Evolution of mineral phase in the chemical neutralization process of Mn dominated acid mine drainage under different aeration conditions

Abstract

Chemical neutralization is extensively used in the treatment of acid mine drainage, and the removal of manganese (Mn) is the limiting process for meeting the discharge standards. The formation of Mn-containing precipitates is the main removal mechanism in the neutralization process. This study compared the formation of Mn-containing precipitates under aeration and mechanical stirring conditions, and the effect of aeration rates was also studied. In the aeration-stirring group, the precipitate was composed of hausmannite (Mn3O4), bixbyite (Mn2O3) and rhodochrosite (MnCO3). In addition, Mn(OH)2 was detected in the mechanically stirred group. The results show that the Mn3O4 content in the precipitate increased significantly under aeration conditions and reached a maximum value of 71.9% when the aeration rate was 66.90 L/min.

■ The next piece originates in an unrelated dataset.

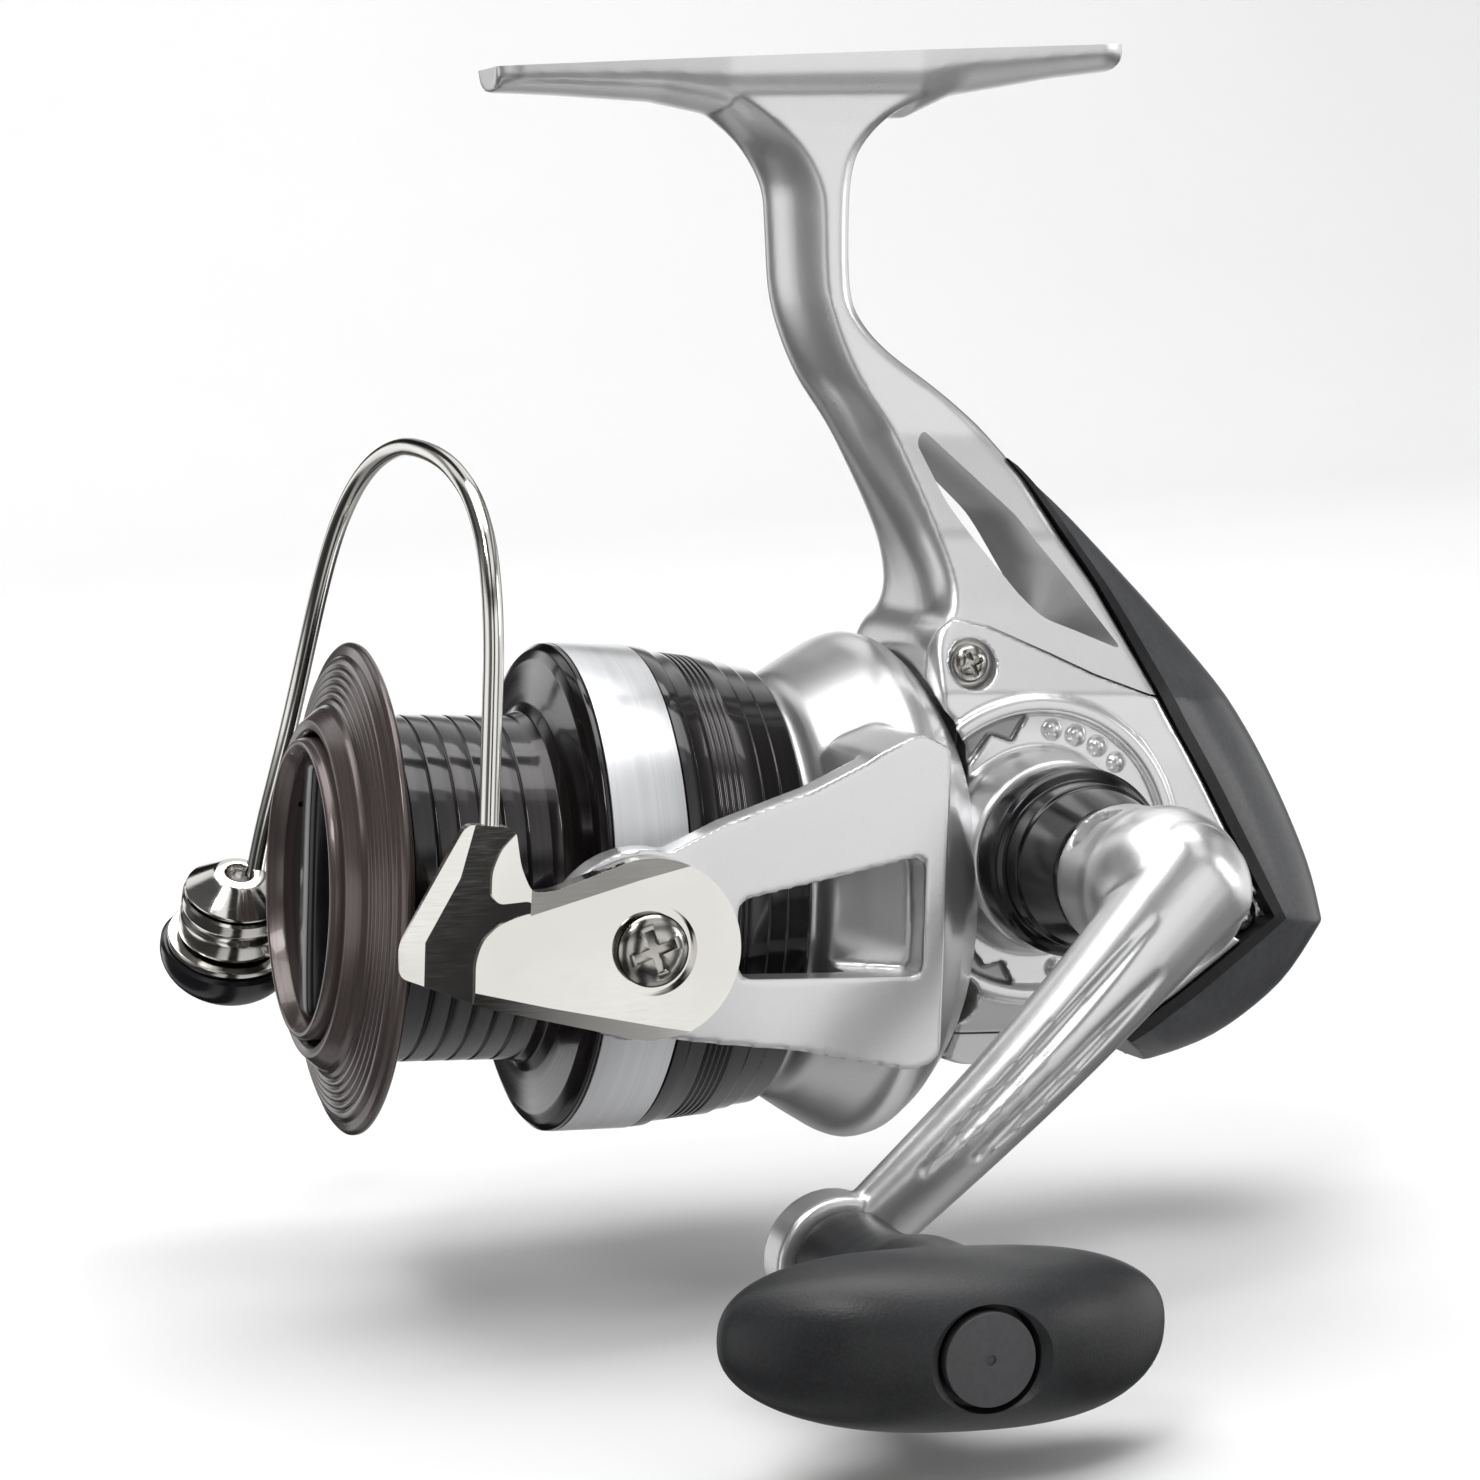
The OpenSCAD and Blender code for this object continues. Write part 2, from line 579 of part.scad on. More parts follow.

Its content decreased to 54.0% when the aeration rate was increased to 133.80 L/min. The MnCO3 content increased with an increase in the aeration rate and reached a maximum value of 27.3% at an aeration rate of 133.80 L/min. The scanning electron microscopy images revealed that the generated lamellar rhodochrosite (MnCO3) could wrap MnOx and hinder the formation of Mn3O4. This was also verified by the Mn average oxidized state (MnAOS) of the groups. Based on the experimental and calculation results, MnO2 was formed under acidic conditions, and Mn3O4 and Mn2O3 appeared with an increase in the pH level. Meanwhile, the Mn (III) and Mn (IV) oxides are intermediates that were converted into low valance manganese oxides through autocatalysis.